Now, the research team behind that class has released a new study reporting that it is really possible to learn how to be happy. Of course, there is a catch. Happiness is far from a “one-and-done” endeavor. Long-term joy in life requires ongoing practice and dedication. Thanks to their course, researchers had already established that teaching students about the latest scientific studies focusing on happiness results in a notable improvement in well-being.

During this latest project, they took things a step further. Their work shows that increases in well-being among enrolled students are ultimately short-lived — unless individuals keep up with the evidence-informed habits taught during the course (gratitude, exercise, meditation, or journaling) over the long haul. Senior study author Professor Bruce Hood explained, “It’s like going to the gym – we can’t expect to do one class and be fit forever. Just as with physical health, we have to continuously work on our mental health; otherwise the improvements are temporary.”

Students who took the happiness course reported a 10 to 15 percent improvement in well-being. However, only those who continued implementing what they learned during the course reported sustained improved well-being upon being surveyed again two years later. This project is the first ever to track the well-being of students who had enrolled in a happiness course long after the class ended.
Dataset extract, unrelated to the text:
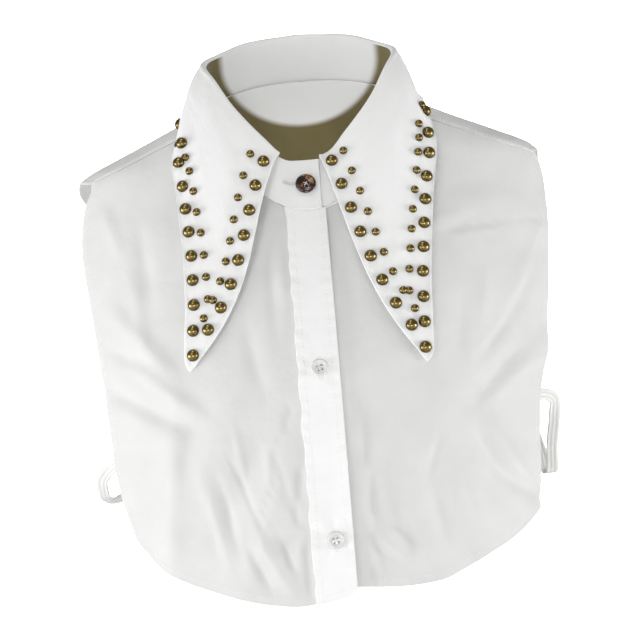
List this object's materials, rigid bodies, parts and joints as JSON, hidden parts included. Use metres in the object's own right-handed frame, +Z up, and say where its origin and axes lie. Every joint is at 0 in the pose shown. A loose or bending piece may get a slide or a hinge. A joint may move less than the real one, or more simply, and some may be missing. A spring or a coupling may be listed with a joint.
{
  "type": "detachable shirt collar",
  "caption": "Detachable shirt collar with long dagger points edged in domed brass studs, on a sleeveless cropped cotton shirt front and back with side straps.",
  "frame": {"origin": "middle of the neck opening, level with the side of the neck just above the shoulders", "axes": "+Z up along the neck, -Y the way the front faces, +X to the right as seen from the front"},
  "size_m": [0.3509, 0.2024, 0.4251],
  "materials": {
    "white_poplin": "matt woven cotton",
    "antique_brass": "polished domes, aged to olive gold",
    "tortoiseshell_resin": "gloss, mottled amber and near-black",
    "clear_white_plastic": "gloss, slightly see-through",
    "white_elastic": "ribbed woven elastic"
  },
  "bodies": {
    "root": {"front_left": "white_poplin", "front_right": "white_poplin", "back_panel": "white_poplin", "collar_stand": "white_poplin", "collar_fall": "white_poplin", "placket": "white_poplin", "stand_button": "tortoiseshell_resin", "front_button_upper": "clear_white_plastic", "front_button_lower": "clear_white_plastic", "side_strap_left": "white_elastic", "side_strap_right": "white_elastic", "stud_left_outer_01": "antique_brass", "stud_left_outer_02": "antique_brass", "stud_left_outer_03": "antique_brass", "stud_left_outer_04": "antique_brass", "stud_left_outer_05": "antique_brass", "stud_left_outer_06": "antique_brass", "stud_left_outer_07": "antique_brass", "stud_left_outer_08": "antique_brass", "stud_left_outer_09": "antique_brass", "stud_left_outer_10": "antique_brass", "stud_left_outer_11": "antique_brass", "stud_left_inner_01": "antique_brass", "stud_left_inner_02": "antique_brass", "stud_left_inner_03": "antique_brass", "stud_left_inner_04": "antique_brass", "stud_left_inner_05": "antique_brass", "stud_left_inner_06": "antique_brass", "stud_left_inner_07": "antique_brass", "stud_left_inner_08": "antique_brass", "stud_right_outer_01": "antique_brass", "stud_right_outer_02": "antique_brass", "stud_right_outer_03": "antique_brass", "stud_right_outer_04": "antique_brass", "stud_right_outer_05": "antique_brass", "stud_right_outer_06": "antique_brass", "stud_right_outer_07": "antique_brass", "stud_right_outer_08": "antique_brass", "stud_right_outer_09": "antique_brass", "stud_right_outer_10": "antique_brass", "stud_right_outer_11": "antique_brass", "stud_right_inner_01": "antique_brass", "stud_right_inner_02": "antique_brass", "stud_right_inner_03": "antique_brass", "stud_right_inner_04": "antique_brass", "stud_right_inner_05": "antique_brass", "stud_right_inner_06": "antique_brass", "stud_right_inner_07": "antique_brass", "stud_right_inner_08": "antique_brass"}
  },
  "joints": []
}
Professor Hood said in a media release, “This study shows that just doing a course – be that at the gym, a meditation retreat or on an evidence-based happiness course like ours – is just the start: you must commit to using what you learn on a regular basis.”

He continued, “Much of what we teach revolves around positive psychology interventions that divert your attention away from yourself by helping others, being with friends, gratitude or meditating. “This is the opposite of the current ‘self-care’ doctrine, but countless studies have shown that getting out of our own heads helps gets us away from negative ruminations which can be the basis of so many mental health problems.”

Professor Hood recently condensed the Science of Happiness course into a new book, released earlier this month. The Science of Happiness: Seven Lessons for Living Well’ details an evidence-informed roadmap to better well-being.